But most of all, it's hard to convey the sense they generate in performance that everything they play is music that matters. The concentration of their music-making, the clear mastery of often unrelentingly extreme demands, tells everyone how much the music matters to them. The miracle of their achievement is the way they make it matter to listeners, too.
The quartet's special place in musical life was acknowledged earlier this year when they won the Ernst von Siemens Music Prize, worth 250,000 deutschemarks, or just over £100,000. It's the first time this award has gone to a group rather than an individual, and also the first time it's been awarded to anyone specialising in contemporary music. First violinist Irvine Arditti formed his quartet 25 years ago, specifically to play contemporary music. "I suppose because it was my hobby. My interest was to listen to new music from my early teens. There was the possibility in London to hear interesting people - composers like Boulez, Stockhausen, Berio and others. I became fascinated with this music and wanted to form a quartet that was exclusive to it. After a little while, we became exclusive to the 20th century, in order to have some context on new music, which I think is also important."
The fascination of the new is something that's grown over the lifetime of the quartet. "Today, there's so much variety and depth of new music. You never know what's going to be flung at you next."

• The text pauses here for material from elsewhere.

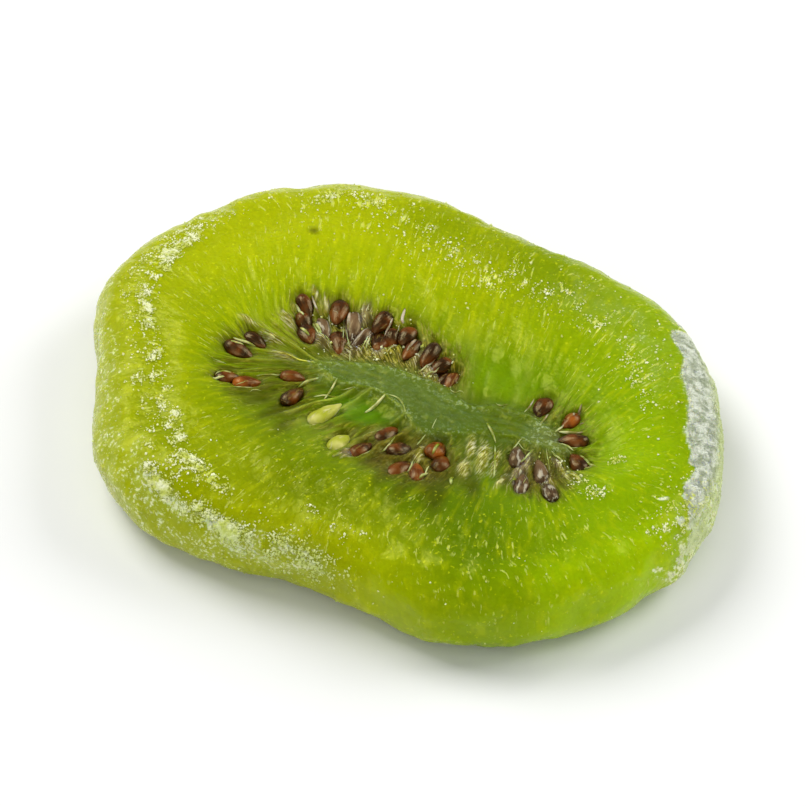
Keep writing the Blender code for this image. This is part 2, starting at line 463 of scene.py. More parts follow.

The next-longest-serving member of this international quartet - the members are an Englishman, an Australian, an American and a Sri Lankan - is cellist Rohan de Saram. "Contemporary music is, to my mind, the most natural thing. I think it's right that one should play quite a lot it. In the time of Haydn and Mozart it was almost all contemporary. Things have become more and more backward-looking."

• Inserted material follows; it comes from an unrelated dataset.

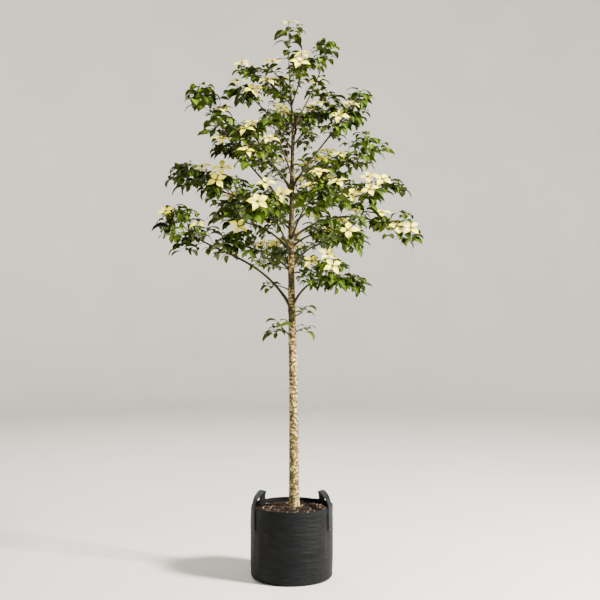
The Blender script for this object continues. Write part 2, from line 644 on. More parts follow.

Second violinist, Graeme Jennings, sees the present as one of those times when composers have shown a particular interest in writing quartets. He compares it to the classical period of Haydn, Mozart, Beethoven and Schubert, and the early years of this century when Schoenberg, Berg, Webern and Bartok accorded it a special place. "I think now, at the end of the 20th century, the string quartet has proved to be very fertile, and many people have come to it. And I think this group has been one that's particularly been behind that rebirth of interest in the medium. It's a very exciting moment to be playing the music of our time, the string quartets of our time." And, given the Arditti's close involvement with the composers who've written for them, they have in a sense contributed to the defining of music in our time. Irvine Arditti takes up the point. "I think it's probably clear that we created a major interest in the string quartet. I think perhaps it's taken this group to redefine the idea of quartets in the second part of the 20th century. Before then, there were groups that played and influenced some contemporary music. None of them played anything like the volume of our repertoire." Remarkably, the Ardittis have brought their very special advocacy to around 700 works.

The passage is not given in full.